> _What is needed_: Every line must be returned precisely as it is written.

> _Raw data_:

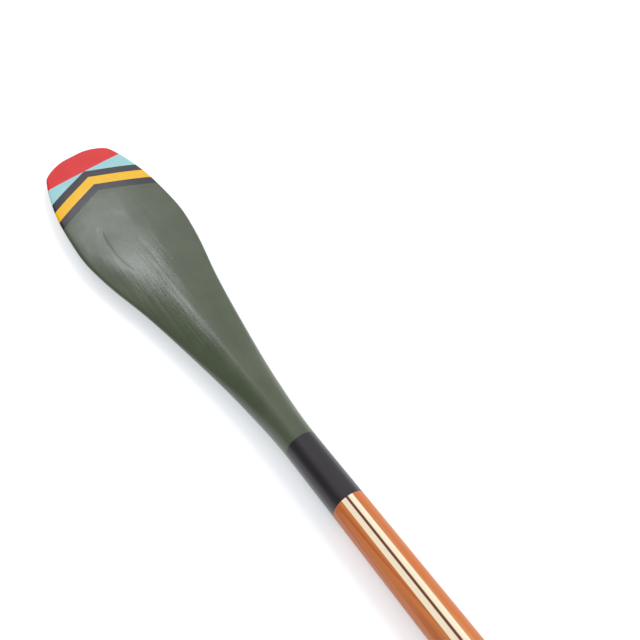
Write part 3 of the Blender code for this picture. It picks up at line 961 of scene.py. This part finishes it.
def painted_bands(blank, groups):
    """The bands of the sheath, from the red tip to the black band."""
    paints = {}
    for name, colors in PAINTS.items():
        paints[name] = paint_material(f"varnished_{name}_paint", colors, groups, creased=name == "green")
    first = RED_TIP_LENGTH
    second = first + DARK_CHEVRON_LENGTH
    third = second + YELLOW_CHEVRON_LENGTH
    fourth = third + DARK_CHEVRON_LENGTH
    finish(square_band(blank, "red_tip", 0.0, first), paints["red"], ["paint_red_tip"])
    finish(teal_corner(blank, "teal_corner_left", 1), paints["teal"], ["paint_teal_left"])
    finish(teal_corner(blank, "teal_corner_right", -1), paints["teal"], ["paint_teal_right"])
    for name, start, stop, paint, node in (
            ("dark_chevron_outer", first, second, "dark", "paint_dark_chevron_outer"),
            ("yellow_chevron", second, third, "yellow", "paint_yellow_chevron"),
            ("dark_chevron_inner", third, fourth, "dark", "paint_dark_chevron_inner"),
            ("green_field", fourth, BLADE_LENGTH, "green", "paint_green_field")):
        finish(chevron_band(blank, name, start, stop), paints[paint], [node])
    band = square_band(blank, "black_throat_band", BLADE_LENGTH, PAINT_LENGTH)
    finish(band, paints["black"], ["paint_black_band"])


def build_paddle():
    """Model and finish every piece, and give the planks under the paint their wood."""
    groups = {"grain": wood_grain_group(), "glue": glue_line_group(), "sheath": sheath_group()}
    blank = carved_blank()
    wood = let_in_wood(blank)
    cedar, basswood = wooden_pieces(wood, groups)
    painted_bands(blank, groups)
    for form in (blank, wood):
        bpy.data.objects.remove(form)
    for place, material in (("inner", cedar), ("middle", basswood), ("outer", cedar)):
        for side in ("left", "right"):
            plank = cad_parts[f"blade_plank_{place}_{side}"]
            plank.data.materials.clear()
            plank.data.materials.append(material)


def bearing(azimuth, elevation):
    """A direction from the blade: the azimuth is turned from the tip's end towards the left hand."""
    turn, lift = math.radians(azimuth), math.radians(elevation)
    return Vector((-math.cos(lift) * math.cos(turn), math.cos(lift) * math.sin(turn), math.sin(lift)))


def pale_floor():
    """A matt floor that the camera and gloss see as nearly white, and that takes the paddle's shadow."""
    deselect()
    bpy.ops.mesh.primitive_plane_add(size=FLOOR_SIZE, location=(0, 0, 0))
    floor = bpy.context.object
    floor.name = "pale_floor"
    material = bpy.data.materials.new("pale_floor")
    material.use_nodes = True
    tree = material.node_tree
    tree.nodes.remove(tree.nodes["Principled BSDF"])
    matt = add_node(tree, "ShaderNodeBsdfDiffuse")
    matt.inputs["Color"].default_value = FLOOR_COLOR
    lift = add_node(tree, "ShaderNodeEmission")
    lift.inputs["Color"].default_value = FLOOR_LIFT_COLOR
    seen = add_node(tree, "ShaderNodeLightPath")
    mirrored = math_node(tree, "MAXIMUM", seen.outputs["Is Camera Ray"], seen.outputs["Is Glossy Ray"])
    feed(tree, product(tree, mirrored, FLOOR_LIFT), lift.inputs["Strength"])
    both = add_node(tree, "ShaderNodeAddShader")
    feed(tree, matt.outputs[0], both.inputs[0])
    feed(tree, lift.outputs[0], both.inputs[1])
    feed(tree, both.outputs[0], tree.nodes["Material Output"].inputs["Surface"])
    floor.data.materials.append(material)


def wall_patch(tree, look, middle, reach, core):
    """A round patch of the walls: 1 inside its core and 0 beyond its reach, in degrees from its middle."""
    toward = add_node(tree, "ShaderNodeVectorMath", operation="DOT_PRODUCT")
    feed(tree, look, toward.inputs[0])
    toward.inputs[1].default_value = middle
    return remap(tree, toward.outputs["Value"], math.cos(math.radians(reach)), math.cos(math.radians(core)))


def white_room():
    """Pale walls that the paddle mirrors. The camera sees them white."""
    world = bpy.data.worlds.new("white_room")
    world.use_nodes = True
    tree = world.node_tree
    room = tree.nodes["Background"]
    room.inputs["Color"].default_value = (1, 1, 1, 1)
    look = add_node(tree, "ShaderNodeTexCoord").outputs["Generated"]
    _, y, _ = axes(tree, look)
    wall = remap(tree, y, *WALL_CHANGES, WALL_RIGHT, WALL_LEFT)
    for azimuth, elevation, reach, core, light in WALL_PATCHES:
        patch = wall_patch(tree, look, bearing(azimuth, elevation), reach, core)
        wall = math_node(tree, "MULTIPLY_ADD", patch, light, wall)
    seen = add_node(tree, "ShaderNodeLightPath")
    feed(tree, math_node(tree, "MAXIMUM", wall, seen.outputs["Is Camera Ray"]), room.inputs["Strength"])
    bpy.context.scene.world = world


def softbox(name, azimuth, elevation, distance, size, radiance, color, roll):
    """A panel of light that faces the blade."""
    away = bearing(azimuth, elevation)
    data = bpy.data.lights.new(name, "AREA")
    data.shape = "RECTANGLE"
    data.size, data.size_y = size
    data.energy = radiance * math.pi * size[0] * size[1]
    data.color = color
    lamp = bpy.data.objects.new(name, data)
    bpy.context.scene.collection.objects.link(lamp)
    lamp.location = Vector((TIP_X + BLADE_LENGTH / 2, 0, AXIS_HEIGHT)) + away * distance
    turn = Quaternion((0, 0, 1), math.radians(roll))
    lamp.rotation_euler = (away.to_track_quat("Z", "Y") @ turn).to_euler()


def photo_view():
    """The camera, at the photograph's own angle."""
    camera = bpy.data.cameras.new("photo_view")
    camera.lens = CAMERA_LENS
    camera.sensor_width = CAMERA_SENSOR
    viewer = bpy.data.objects.new("photo_view", camera)
    bpy.context.scene.collection.objects.link(viewer)
    view = Matrix((CAMERA_RIGHT, CAMERA_UP, CAMERA_BACK)).transposed().to_4x4()
    view.translation = CAMERA_PLACE
    viewer.matrix_world = view
    bpy.context.scene.camera = viewer


def studio():
    """Pale floor, white surroundings, softboxes and the camera."""
    pale_floor()
    white_room()
    for name, values in SOFTBOXES.items():
        softbox(name, *values)
    photo_view()
    bpy.context.scene.view_settings.view_transform = "Standard"


build_paddle()
studio()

> _Result_:
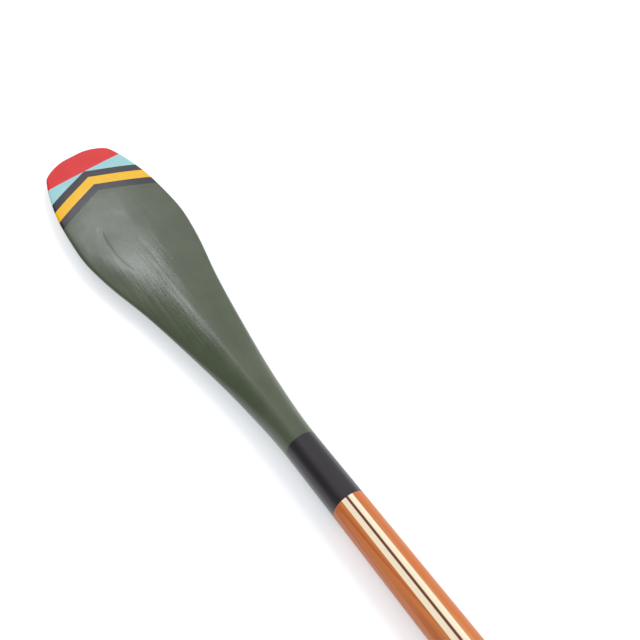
Write part 3 of the Blender code for this picture. It picks up at line 961 of scene.py. This part finishes it.
def painted_bands(blank, groups):
    """The bands of the sheath, from the red tip to the black band."""
    paints = {}
    for name, colors in PAINTS.items():
        paints[name] = paint_material(f"varnished_{name}_paint", colors, groups, creased=name == "green")
    first = RED_TIP_LENGTH
    second = first + DARK_CHEVRON_LENGTH
    third = second + YELLOW_CHEVRON_LENGTH
    fourth = third + DARK_CHEVRON_LENGTH
    finish(square_band(blank, "red_tip", 0.0, first), paints["red"], ["paint_red_tip"])
    finish(teal_corner(blank, "teal_corner_left", 1), paints["teal"], ["paint_teal_left"])
    finish(teal_corner(blank, "teal_corner_right", -1), paints["teal"], ["paint_teal_right"])
    for name, start, stop, paint, node in (
            ("dark_chevron_outer", first, second, "dark", "paint_dark_chevron_outer"),
            ("yellow_chevron", second, third, "yellow", "paint_yellow_chevron"),
            ("dark_chevron_inner", third, fourth, "dark", "paint_dark_chevron_inner"),
            ("green_field", fourth, BLADE_LENGTH, "green", "paint_green_field")):
        finish(chevron_band(blank, name, start, stop), paints[paint], [node])
    band = square_band(blank, "black_throat_band", BLADE_LENGTH, PAINT_LENGTH)
    finish(band, paints["black"], ["paint_black_band"])


def build_paddle():
    """Model and finish every piece, and give the planks under the paint their wood."""
    groups = {"grain": wood_grain_group(), "glue": glue_line_group(), "sheath": sheath_group()}
    blank = carved_blank()
    wood = let_in_wood(blank)
    cedar, basswood = wooden_pieces(wood, groups)
    painted_bands(blank, groups)
    for form in (blank, wood):
        bpy.data.objects.remove(form)
    for place, material in (("inner", cedar), ("middle", basswood), ("outer", cedar)):
        for side in ("left", "right"):
            plank = cad_parts[f"blade_plank_{place}_{side}"]
            plank.data.materials.clear()
            plank.data.materials.append(material)


def bearing(azimuth, elevation):
    """A direction from the blade: the azimuth is turned from the tip's end towards the left hand."""
    turn, lift = math.radians(azimuth), math.radians(elevation)
    return Vector((-math.cos(lift) * math.cos(turn), math.cos(lift) * math.sin(turn), math.sin(lift)))


def pale_floor():
    """A matt floor that the camera and gloss see as nearly white, and that takes the paddle's shadow."""
    deselect()
    bpy.ops.mesh.primitive_plane_add(size=FLOOR_SIZE, location=(0, 0, 0))
    floor = bpy.context.object
    floor.name = "pale_floor"
    material = bpy.data.materials.new("pale_floor")
    material.use_nodes = True
    tree = material.node_tree
    tree.nodes.remove(tree.nodes["Principled BSDF"])
    matt = add_node(tree, "ShaderNodeBsdfDiffuse")
    matt.inputs["Color"].default_value = FLOOR_COLOR
    lift = add_node(tree, "ShaderNodeEmission")
    lift.inputs["Color"].default_value = FLOOR_LIFT_COLOR
    seen = add_node(tree, "ShaderNodeLightPath")
    mirrored = math_node(tree, "MAXIMUM", seen.outputs["Is Camera Ray"], seen.outputs["Is Glossy Ray"])
    feed(tree, product(tree, mirrored, FLOOR_LIFT), lift.inputs["Strength"])
    both = add_node(tree, "ShaderNodeAddShader")
    feed(tree, matt.outputs[0], both.inputs[0])
    feed(tree, lift.outputs[0], both.inputs[1])
    feed(tree, both.outputs[0], tree.nodes["Material Output"].inputs["Surface"])
    floor.data.materials.append(material)


def wall_patch(tree, look, middle, reach, core):
    """A round patch of the walls: 1 inside its core and 0 beyond its reach, in degrees from its middle."""
    toward = add_node(tree, "ShaderNodeVectorMath", operation="DOT_PRODUCT")
    feed(tree, look, toward.inputs[0])
    toward.inputs[1].default_value = middle
    return remap(tree, toward.outputs["Value"], math.cos(math.radians(reach)), math.cos(math.radians(core)))


def white_room():
    """Pale walls that the paddle mirrors. The camera sees them white."""
    world = bpy.data.worlds.new("white_room")
    world.use_nodes = True
    tree = world.node_tree
    room = tree.nodes["Background"]
    room.inputs["Color"].default_value = (1, 1, 1, 1)
    look = add_node(tree, "ShaderNodeTexCoord").outputs["Generated"]
    _, y, _ = axes(tree, look)
    wall = remap(tree, y, *WALL_CHANGES, WALL_RIGHT, WALL_LEFT)
    for azimuth, elevation, reach, core, light in WALL_PATCHES:
        patch = wall_patch(tree, look, bearing(azimuth, elevation), reach, core)
        wall = math_node(tree, "MULTIPLY_ADD", patch, light, wall)
    seen = add_node(tree, "ShaderNodeLightPath")
    feed(tree, math_node(tree, "MAXIMUM", wall, seen.outputs["Is Camera Ray"]), room.inputs["Strength"])
    bpy.context.scene.world = world


def softbox(name, azimuth, elevation, distance, size, radiance, color, roll):
    """A panel of light that faces the blade."""
    away = bearing(azimuth, elevation)
    data = bpy.data.lights.new(name, "AREA")
    data.shape = "RECTANGLE"
    data.size, data.size_y = size
    data.energy = radiance * math.pi * size[0] * size[1]
    data.color = color
    lamp = bpy.data.objects.new(name, data)
    bpy.context.scene.collection.objects.link(lamp)
    lamp.location = Vector((TIP_X + BLADE_LENGTH / 2, 0, AXIS_HEIGHT)) + away * distance
    turn = Quaternion((0, 0, 1), math.radians(roll))
    lamp.rotation_euler = (away.to_track_quat("Z", "Y") @ turn).to_euler()


def photo_view():
    """The camera, at the photograph's own angle."""
    camera = bpy.data.cameras.new("photo_view")
    camera.lens = CAMERA_LENS
    camera.sensor_width = CAMERA_SENSOR
    viewer = bpy.data.objects.new("photo_view", camera)
    bpy.context.scene.collection.objects.link(viewer)
    view = Matrix((CAMERA_RIGHT, CAMERA_UP, CAMERA_BACK)).transposed().to_4x4()
    view.translation = CAMERA_PLACE
    viewer.matrix_world = view
    bpy.context.scene.camera = viewer


def studio():
    """Pale floor, white surroundings, softboxes and the camera."""
    pale_floor()
    white_room()
    for name, values in SOFTBOXES.items():
        softbox(name, *values)
    photo_view()
    bpy.context.scene.view_settings.view_transform = "Standard"


build_paddle()
studio()